◆ RAW DATA
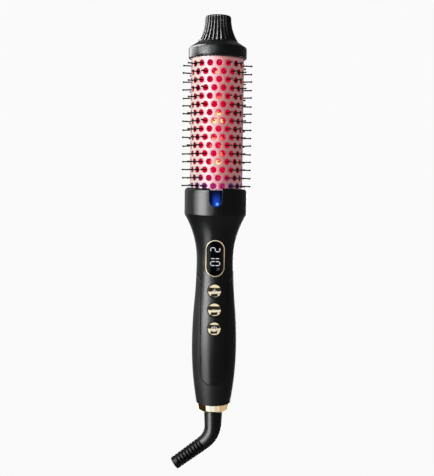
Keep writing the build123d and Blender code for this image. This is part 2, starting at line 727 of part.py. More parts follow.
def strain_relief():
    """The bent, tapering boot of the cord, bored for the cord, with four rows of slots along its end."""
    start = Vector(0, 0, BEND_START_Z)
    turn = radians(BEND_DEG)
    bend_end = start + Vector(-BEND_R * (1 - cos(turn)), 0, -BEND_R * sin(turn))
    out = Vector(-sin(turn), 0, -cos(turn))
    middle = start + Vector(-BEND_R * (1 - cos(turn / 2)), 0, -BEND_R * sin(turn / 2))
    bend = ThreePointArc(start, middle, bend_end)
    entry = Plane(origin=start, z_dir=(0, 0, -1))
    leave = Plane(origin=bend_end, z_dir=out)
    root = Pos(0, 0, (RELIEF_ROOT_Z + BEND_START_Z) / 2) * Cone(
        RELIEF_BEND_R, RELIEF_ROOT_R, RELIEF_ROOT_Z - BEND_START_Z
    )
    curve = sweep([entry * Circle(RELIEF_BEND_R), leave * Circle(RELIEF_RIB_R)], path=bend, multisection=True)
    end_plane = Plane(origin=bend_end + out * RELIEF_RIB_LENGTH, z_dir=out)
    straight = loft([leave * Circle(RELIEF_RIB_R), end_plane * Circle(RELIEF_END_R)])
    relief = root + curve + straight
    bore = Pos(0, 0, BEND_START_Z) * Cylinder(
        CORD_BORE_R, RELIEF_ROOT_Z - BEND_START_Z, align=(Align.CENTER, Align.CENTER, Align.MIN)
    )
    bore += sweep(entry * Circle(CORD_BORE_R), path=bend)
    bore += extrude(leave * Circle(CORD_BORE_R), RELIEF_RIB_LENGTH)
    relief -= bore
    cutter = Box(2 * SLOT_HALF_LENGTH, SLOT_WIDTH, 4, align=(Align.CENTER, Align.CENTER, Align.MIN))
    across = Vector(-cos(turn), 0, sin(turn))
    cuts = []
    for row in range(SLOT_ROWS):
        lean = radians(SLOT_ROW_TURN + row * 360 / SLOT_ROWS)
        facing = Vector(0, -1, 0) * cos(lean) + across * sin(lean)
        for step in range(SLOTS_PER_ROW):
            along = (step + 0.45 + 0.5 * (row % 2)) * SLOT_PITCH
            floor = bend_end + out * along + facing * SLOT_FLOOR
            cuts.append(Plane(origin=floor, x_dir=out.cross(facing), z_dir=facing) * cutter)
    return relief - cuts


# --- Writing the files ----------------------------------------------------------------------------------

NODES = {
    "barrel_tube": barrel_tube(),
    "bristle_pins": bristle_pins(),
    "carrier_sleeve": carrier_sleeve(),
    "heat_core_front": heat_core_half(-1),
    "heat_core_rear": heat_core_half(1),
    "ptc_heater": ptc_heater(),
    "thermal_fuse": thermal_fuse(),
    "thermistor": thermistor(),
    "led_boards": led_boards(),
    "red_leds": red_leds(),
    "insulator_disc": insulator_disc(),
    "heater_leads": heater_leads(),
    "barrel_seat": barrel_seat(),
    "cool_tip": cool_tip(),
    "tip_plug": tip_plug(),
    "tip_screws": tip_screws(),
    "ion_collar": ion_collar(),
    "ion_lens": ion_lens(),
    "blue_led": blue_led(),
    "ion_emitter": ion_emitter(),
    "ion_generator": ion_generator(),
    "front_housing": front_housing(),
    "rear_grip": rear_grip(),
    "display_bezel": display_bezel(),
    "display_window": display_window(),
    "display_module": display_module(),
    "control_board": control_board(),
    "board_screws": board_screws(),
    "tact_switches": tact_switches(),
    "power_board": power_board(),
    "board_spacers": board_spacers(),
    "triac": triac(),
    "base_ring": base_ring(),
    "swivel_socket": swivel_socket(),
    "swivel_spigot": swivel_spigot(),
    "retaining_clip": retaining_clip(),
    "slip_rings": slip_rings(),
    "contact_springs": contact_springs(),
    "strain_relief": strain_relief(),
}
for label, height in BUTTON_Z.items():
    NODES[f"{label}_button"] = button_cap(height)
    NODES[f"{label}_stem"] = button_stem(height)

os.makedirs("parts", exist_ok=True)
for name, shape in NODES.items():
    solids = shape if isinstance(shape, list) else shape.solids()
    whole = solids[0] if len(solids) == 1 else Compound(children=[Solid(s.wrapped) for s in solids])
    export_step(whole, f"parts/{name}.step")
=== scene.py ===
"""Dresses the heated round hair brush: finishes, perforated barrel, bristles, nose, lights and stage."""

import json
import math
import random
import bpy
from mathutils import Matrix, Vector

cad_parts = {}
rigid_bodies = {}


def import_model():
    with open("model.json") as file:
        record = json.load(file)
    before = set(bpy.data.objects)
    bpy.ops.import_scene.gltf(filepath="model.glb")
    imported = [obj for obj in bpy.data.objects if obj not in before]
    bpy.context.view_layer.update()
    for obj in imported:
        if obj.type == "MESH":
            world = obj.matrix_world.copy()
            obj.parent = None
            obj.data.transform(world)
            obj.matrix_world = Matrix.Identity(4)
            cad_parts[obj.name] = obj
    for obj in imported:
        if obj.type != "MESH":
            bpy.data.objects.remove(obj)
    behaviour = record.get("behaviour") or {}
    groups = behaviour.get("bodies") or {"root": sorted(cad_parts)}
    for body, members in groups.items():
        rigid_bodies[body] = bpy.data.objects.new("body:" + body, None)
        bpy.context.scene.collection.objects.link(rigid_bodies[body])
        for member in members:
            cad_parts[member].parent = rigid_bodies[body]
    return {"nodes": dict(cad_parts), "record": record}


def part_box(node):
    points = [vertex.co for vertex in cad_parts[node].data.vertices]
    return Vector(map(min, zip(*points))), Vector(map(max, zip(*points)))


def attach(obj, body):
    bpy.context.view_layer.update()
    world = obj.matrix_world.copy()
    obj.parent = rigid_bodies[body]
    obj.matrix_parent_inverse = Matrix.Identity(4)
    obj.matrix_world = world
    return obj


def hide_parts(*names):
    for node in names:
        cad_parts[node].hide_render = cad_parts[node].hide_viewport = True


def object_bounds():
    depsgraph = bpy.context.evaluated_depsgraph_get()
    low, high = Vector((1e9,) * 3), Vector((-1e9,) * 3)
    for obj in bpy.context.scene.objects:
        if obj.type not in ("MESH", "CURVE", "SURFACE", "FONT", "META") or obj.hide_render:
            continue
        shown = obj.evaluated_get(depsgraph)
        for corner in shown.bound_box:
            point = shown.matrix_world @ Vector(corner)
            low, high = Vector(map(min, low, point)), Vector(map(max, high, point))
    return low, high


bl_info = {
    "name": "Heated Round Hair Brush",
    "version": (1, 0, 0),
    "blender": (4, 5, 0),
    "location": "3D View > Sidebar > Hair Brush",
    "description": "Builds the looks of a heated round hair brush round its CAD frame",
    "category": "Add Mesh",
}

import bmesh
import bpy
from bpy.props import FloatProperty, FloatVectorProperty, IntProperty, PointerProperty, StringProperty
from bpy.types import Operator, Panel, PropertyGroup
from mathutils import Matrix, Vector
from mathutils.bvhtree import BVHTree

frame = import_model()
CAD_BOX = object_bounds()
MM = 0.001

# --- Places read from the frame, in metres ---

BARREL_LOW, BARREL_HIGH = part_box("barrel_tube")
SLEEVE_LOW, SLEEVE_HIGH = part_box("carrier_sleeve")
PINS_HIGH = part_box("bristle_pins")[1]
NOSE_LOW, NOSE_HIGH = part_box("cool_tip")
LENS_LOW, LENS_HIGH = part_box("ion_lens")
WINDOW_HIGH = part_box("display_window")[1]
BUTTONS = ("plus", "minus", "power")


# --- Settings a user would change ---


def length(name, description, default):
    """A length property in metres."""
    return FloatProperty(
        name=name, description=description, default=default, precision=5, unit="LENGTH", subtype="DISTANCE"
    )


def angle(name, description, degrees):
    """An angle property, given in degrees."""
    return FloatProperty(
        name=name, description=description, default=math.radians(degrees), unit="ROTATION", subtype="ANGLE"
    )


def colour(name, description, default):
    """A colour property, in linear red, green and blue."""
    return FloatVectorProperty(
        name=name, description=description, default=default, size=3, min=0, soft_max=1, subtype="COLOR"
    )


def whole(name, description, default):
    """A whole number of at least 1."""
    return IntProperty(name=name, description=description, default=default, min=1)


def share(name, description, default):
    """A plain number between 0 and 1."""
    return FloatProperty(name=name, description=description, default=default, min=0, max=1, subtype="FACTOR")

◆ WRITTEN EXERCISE
Emit only the lines from the one containing "for label, height" through the one containing "obj.parent = rigid_bodies[body]", copied exactly.

◆ THE COMPLETED TASK
for label, height in BUTTON_Z.items():
    NODES[f"{label}_button"] = button_cap(height)
    NODES[f"{label}_stem"] = button_stem(height)

os.makedirs("parts", exist_ok=True)
for name, shape in NODES.items():
    solids = shape if isinstance(shape, list) else shape.solids()
    whole = solids[0] if len(solids) == 1 else Compound(children=[Solid(s.wrapped) for s in solids])
    export_step(whole, f"parts/{name}.step")
=== scene.py ===
"""Dresses the heated round hair brush: finishes, perforated barrel, bristles, nose, lights and stage."""

import json
import math
import random
import bpy
from mathutils import Matrix, Vector

cad_parts = {}
rigid_bodies = {}


def import_model():
    with open("model.json") as file:
        record = json.load(file)
    before = set(bpy.data.objects)
    bpy.ops.import_scene.gltf(filepath="model.glb")
    imported = [obj for obj in bpy.data.objects if obj not in before]
    bpy.context.view_layer.update()
    for obj in imported:
        if obj.type == "MESH":
            world = obj.matrix_world.copy()
            obj.parent = None
            obj.data.transform(world)
            obj.matrix_world = Matrix.Identity(4)
            cad_parts[obj.name] = obj
    for obj in imported:
        if obj.type != "MESH":
            bpy.data.objects.remove(obj)
    behaviour = record.get("behaviour") or {}
    groups = behaviour.get("bodies") or {"root": sorted(cad_parts)}
    for body, members in groups.items():
        rigid_bodies[body] = bpy.data.objects.new("body:" + body, None)
        bpy.context.scene.collection.objects.link(rigid_bodies[body])
        for member in members:
            cad_parts[member].parent = rigid_bodies[body]
    return {"nodes": dict(cad_parts), "record": record}


def part_box(node):
    points = [vertex.co for vertex in cad_parts[node].data.vertices]
    return Vector(map(min, zip(*points))), Vector(map(max, zip(*points)))


def attach(obj, body):
    bpy.context.view_layer.update()
    world = obj.matrix_world.copy()
    obj.parent = rigid_bodies[body]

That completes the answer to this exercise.